Distributed Testing, Simulation, and Deterministic Replay: Testing Consensus, Replication, and Membership Protocols

LESSON

Distributed Testing, Simulation, and Deterministic Replay

018 30 min intermediate

Distributed Testing, Simulation, and Deterministic Replay: Testing Consensus, Replication, and Membership Protocols

Core Insight

In ConfigStore, three replicas hold the cluster's control-plane state: routing rules, shard owners, and membership. A test that starts one leader, writes one value, and checks that followers eventually receive it is useful, but it barely touches the dangerous part. The hard question is whether the protocol still preserves its safety claims while leaders change, messages reorder, disks lose unflushed state, and membership changes overlap with partitions.

Consensus, replication, and membership protocols are not tested mainly by checking final values. They are tested by checking invariants over histories: which value could be committed, which quorum proved it, which term or ballot authorized it, which nodes were members at that point, and what persisted across crashes. A green end state can hide a split-brain path that briefly committed two incompatible decisions.
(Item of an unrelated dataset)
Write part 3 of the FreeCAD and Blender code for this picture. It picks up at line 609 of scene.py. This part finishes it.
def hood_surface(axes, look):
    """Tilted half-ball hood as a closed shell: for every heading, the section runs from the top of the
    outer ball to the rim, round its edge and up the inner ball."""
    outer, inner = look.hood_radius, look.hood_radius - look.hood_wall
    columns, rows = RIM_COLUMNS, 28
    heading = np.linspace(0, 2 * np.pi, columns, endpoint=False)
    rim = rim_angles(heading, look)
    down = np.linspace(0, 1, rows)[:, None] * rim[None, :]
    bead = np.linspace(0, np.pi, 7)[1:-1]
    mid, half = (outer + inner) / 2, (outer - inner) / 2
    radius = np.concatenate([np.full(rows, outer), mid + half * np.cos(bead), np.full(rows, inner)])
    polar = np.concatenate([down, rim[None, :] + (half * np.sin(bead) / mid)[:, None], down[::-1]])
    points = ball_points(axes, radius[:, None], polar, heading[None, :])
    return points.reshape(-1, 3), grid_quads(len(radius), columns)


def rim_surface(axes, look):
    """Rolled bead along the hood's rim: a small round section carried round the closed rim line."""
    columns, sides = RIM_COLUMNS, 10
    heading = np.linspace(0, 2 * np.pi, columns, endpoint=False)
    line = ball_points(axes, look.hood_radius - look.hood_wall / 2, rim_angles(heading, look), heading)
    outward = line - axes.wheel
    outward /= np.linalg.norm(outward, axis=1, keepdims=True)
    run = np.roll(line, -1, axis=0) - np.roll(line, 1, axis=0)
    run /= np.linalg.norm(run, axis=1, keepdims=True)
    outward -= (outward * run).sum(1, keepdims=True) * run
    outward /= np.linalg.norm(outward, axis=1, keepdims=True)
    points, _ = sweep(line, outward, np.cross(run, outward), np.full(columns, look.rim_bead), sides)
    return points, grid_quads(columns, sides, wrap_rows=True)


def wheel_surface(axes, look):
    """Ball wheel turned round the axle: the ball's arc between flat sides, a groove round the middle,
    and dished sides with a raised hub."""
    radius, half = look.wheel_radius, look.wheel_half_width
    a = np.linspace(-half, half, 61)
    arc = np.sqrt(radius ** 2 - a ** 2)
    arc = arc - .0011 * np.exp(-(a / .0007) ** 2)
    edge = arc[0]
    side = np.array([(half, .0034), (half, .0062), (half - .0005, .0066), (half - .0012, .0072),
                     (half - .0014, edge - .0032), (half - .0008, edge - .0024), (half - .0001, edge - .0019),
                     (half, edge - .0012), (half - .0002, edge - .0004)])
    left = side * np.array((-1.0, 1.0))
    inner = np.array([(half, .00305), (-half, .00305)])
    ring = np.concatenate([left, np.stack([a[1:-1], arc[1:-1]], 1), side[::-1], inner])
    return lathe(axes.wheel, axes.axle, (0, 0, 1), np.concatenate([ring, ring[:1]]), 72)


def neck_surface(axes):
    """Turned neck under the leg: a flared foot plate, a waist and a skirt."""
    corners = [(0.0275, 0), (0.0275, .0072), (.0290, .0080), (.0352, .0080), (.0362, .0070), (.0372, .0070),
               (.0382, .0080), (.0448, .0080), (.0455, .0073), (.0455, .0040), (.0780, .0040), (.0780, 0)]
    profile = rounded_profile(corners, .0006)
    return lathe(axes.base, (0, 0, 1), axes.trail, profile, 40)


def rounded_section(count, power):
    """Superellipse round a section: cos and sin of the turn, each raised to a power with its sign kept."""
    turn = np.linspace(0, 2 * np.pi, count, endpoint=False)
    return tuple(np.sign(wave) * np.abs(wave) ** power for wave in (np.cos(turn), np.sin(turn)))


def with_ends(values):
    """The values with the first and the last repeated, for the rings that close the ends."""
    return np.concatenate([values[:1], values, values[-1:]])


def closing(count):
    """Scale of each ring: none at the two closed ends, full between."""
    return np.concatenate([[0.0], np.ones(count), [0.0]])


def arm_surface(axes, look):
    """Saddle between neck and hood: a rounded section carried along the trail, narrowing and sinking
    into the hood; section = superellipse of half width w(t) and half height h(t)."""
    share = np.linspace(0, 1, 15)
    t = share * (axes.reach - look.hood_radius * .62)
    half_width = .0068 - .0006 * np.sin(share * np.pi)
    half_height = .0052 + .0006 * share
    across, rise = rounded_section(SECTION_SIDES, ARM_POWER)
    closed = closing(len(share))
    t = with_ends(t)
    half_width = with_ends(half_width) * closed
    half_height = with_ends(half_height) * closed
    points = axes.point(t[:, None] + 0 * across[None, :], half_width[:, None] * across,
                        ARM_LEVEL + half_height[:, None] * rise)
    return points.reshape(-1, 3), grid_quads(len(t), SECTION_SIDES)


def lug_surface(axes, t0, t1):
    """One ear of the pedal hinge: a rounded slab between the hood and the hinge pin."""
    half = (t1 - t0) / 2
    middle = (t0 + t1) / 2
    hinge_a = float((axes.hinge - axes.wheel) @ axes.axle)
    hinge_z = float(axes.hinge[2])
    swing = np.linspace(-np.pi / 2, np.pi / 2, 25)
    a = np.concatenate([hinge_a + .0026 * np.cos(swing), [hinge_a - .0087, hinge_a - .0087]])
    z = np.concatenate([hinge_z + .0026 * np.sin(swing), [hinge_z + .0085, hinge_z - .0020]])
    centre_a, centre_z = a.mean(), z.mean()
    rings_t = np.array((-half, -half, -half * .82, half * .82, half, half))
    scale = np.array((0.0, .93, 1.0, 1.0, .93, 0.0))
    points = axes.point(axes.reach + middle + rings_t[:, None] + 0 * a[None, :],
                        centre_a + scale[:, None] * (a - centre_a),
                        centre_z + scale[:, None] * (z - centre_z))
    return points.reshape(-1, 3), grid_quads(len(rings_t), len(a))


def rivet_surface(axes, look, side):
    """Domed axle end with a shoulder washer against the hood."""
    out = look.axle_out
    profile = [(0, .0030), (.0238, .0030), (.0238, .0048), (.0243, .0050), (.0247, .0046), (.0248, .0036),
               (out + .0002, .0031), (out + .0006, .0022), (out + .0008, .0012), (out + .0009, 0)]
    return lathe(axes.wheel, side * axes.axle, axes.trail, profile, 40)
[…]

The trade-off is exploration depth versus protocol fidelity. A small deterministic harness can explore many schedules and shrink failures, but it must model the details that define the protocol's guarantees: quorum membership, log positions, term or ballot monotonicity, durable votes, commit rules, and reconfiguration boundaries. If those are simplified away, the test may become fast and stable while proving the wrong property.

Protocol Tests Need History Oracles

For ordinary application tests, it is often enough to assert the final response:

write x
read x
assert x is visible

Protocol tests need stronger oracles. They ask whether every observed transition was legal under the protocol.

leader election:
  at most one leader can be valid for a term

log replication:
  committed entries at the same index cannot conflict

quorum commit:
  every committed value has evidence from a valid quorum

durability:
  a node does not forget a vote or committed log entry after restart

membership:
  configuration changes preserve quorum intersection

The history matters because protocol bugs often recover into a normal-looking state. A cluster can elect a later leader, converge, and pass a final read while still having committed an unsafe value earlier.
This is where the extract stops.